Oliver looked a little skeptical. “Nick is just going to say he can get it for you. He won’t take you with him all the way into town.”
But now Sasha spoke, and with such surety that Vivian looked at her with awe. “Mitchell can just say they need to make sure to get the right kind, that sometimes people mess it up—or he needs to ask the pharmacist a question about the dosages,” she said. “Trust me—I know all about allergies. Nick will do whatever it takes to make sure Mitchell has his meds.”
Vivian didn’t know what to say. If she’d learned anything in the past two days it was she she’d clearly underestimated Sasha. And Archie, for that matter. She looked around at the little group—they were all smiling and nodding at Sasha’s little plan. Had she also misjudged Oliver? And Mitchell?
For most of the summer Vivian had assumed that the other kids had no interest in being her friend, so there was no point in trying. But maybe the reason why she didn’t get along with the other kids wasn’t because they disliked her . . . but because she acted like she didn’t like them. It was an uncomfortable thought. But Vivian had been having a lot of uncomfortable thoughts lately.
Maybe that was the whole reason why she didn’t have anyone at school except Margot. Maybe it wasn’t because she was a terrible person, but because she wasn’t open to the people around her. People like Sasha.
“So I’ll get into the office tonight,” Archie said. “And get the Beaumonts’ address and print out all the pictures. Vivian and Sasha will need to get the letter together after lights out. Could you be ready to go tomorrow, Mitchell?”
Mitchell took a deep breath, and nodded.
“But why does he get to do everything?” Oliver asked. “I mean, this is serious stuff. If we mess this up, the whole plan is ruined.”

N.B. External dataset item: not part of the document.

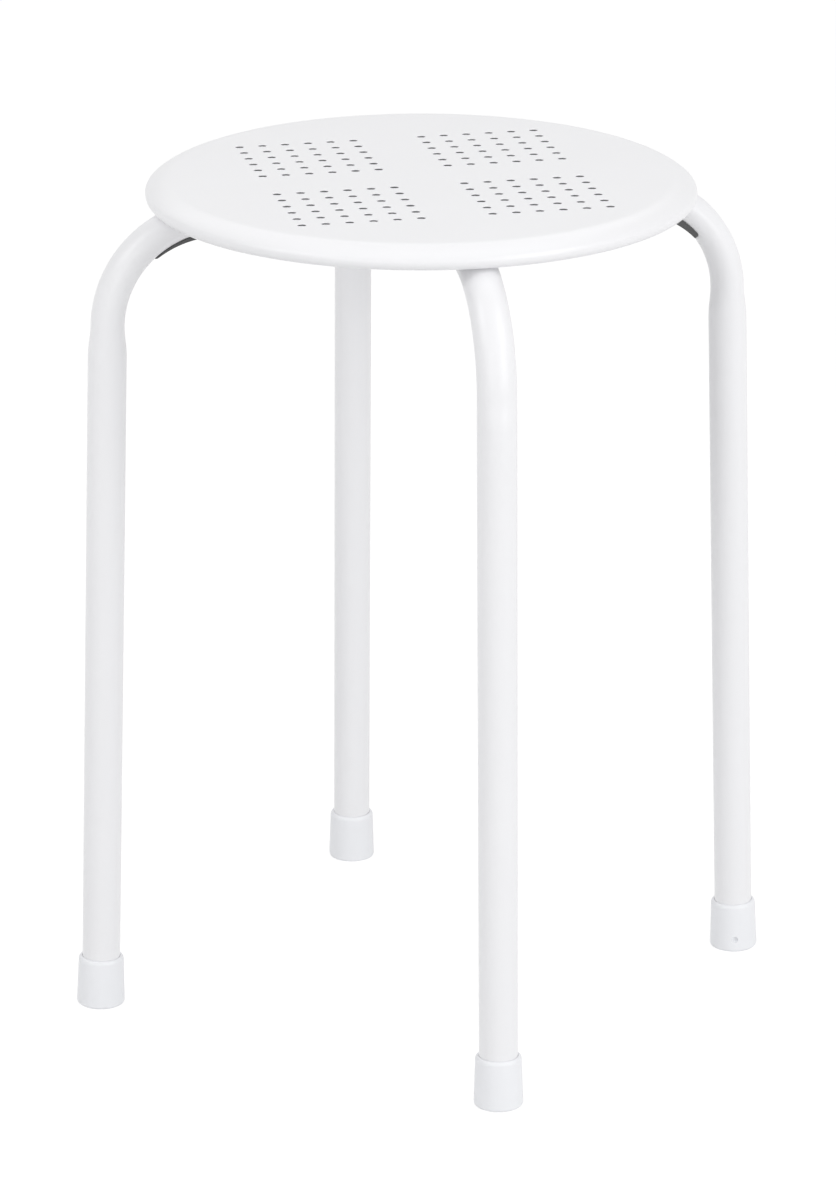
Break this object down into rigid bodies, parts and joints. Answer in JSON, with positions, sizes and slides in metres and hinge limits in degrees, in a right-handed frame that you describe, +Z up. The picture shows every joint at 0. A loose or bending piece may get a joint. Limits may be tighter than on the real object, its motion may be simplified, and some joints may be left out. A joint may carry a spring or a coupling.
{
  "type": "stacking stool",
  "caption": "Round backless stool: a perforated sheet-steel seat with a rolled rim on bent steel tubes that cross under it, with stacking pads and plastic feet.",
  "frame": {"origin": "on the floor, at the centre of the footprint and under the centre of the seat", "axes": "+Z up; the frame tubes run along X and Y, so one leg stands towards each of +X, +Y, -X and -Y; the tube along X is the one pressed against its top at the crossing"},
  "size_m": [0.3812, 0.3812, 0.45],
  "materials": {
    "powder_coat": "white powder coat with a fine, slightly uneven satin surface",
    "foot_plastic": "white moulded plastic, satin",
    "pad_plastic": "dark grey moulded plastic, matt",
    "saddle_plastic": "light grey moulded plastic, matt",
    "zinc_steel": "bright zinc plating"
  },
  "bodies": {
    "root": {"seat_pan": "powder_coat", "frame_tube_upper": "powder_coat", "frame_tube_lower": "powder_coat", "saddle_right": "saddle_plastic", "stud_right": "zinc_steel", "domed_washer_right": "zinc_steel", "lock_nut_right": "zinc_steel", "stacking_pad_right": "pad_plastic", "foot_right": "foot_plastic", "saddle_back": "saddle_plastic", "stud_back": "zinc_steel", "domed_washer_back": "zinc_steel", "lock_nut_back": "zinc_steel", "stacking_pad_back": "pad_plastic", "foot_back": "foot_plastic", "saddle_left": "saddle_plastic", "stud_left": "zinc_steel", "domed_washer_left": "zinc_steel", "lock_nut_left": "zinc_steel", "stacking_pad_left": "pad_plastic", "foot_left": "foot_plastic", "saddle_front": "saddle_plastic", "stud_front": "zinc_steel", "domed_washer_front": "zinc_steel", "lock_nut_front": "zinc_steel", "stacking_pad_front": "pad_plastic", "foot_front": "foot_plastic", "crossing_rivet": "zinc_steel", "centre_spacer": "saddle_plastic"}
  },
  "joints": []
}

Mitchell and Sasha exchanged a look, one Vivian couldn’t decipher. Then Sasha spoke. “You guys are great at cons, there’s no contest there,” she said. “But maybe now’s different. Maybe now, for something like this you need people with different skills—people like me and Mitchell?”
Archie spoke up, and his voice sounded different somehow. Almost . . . nice.
“You may have a point,” he said. “Maybe it’s time for us to accept that you guys are the only ones who can really make this work.”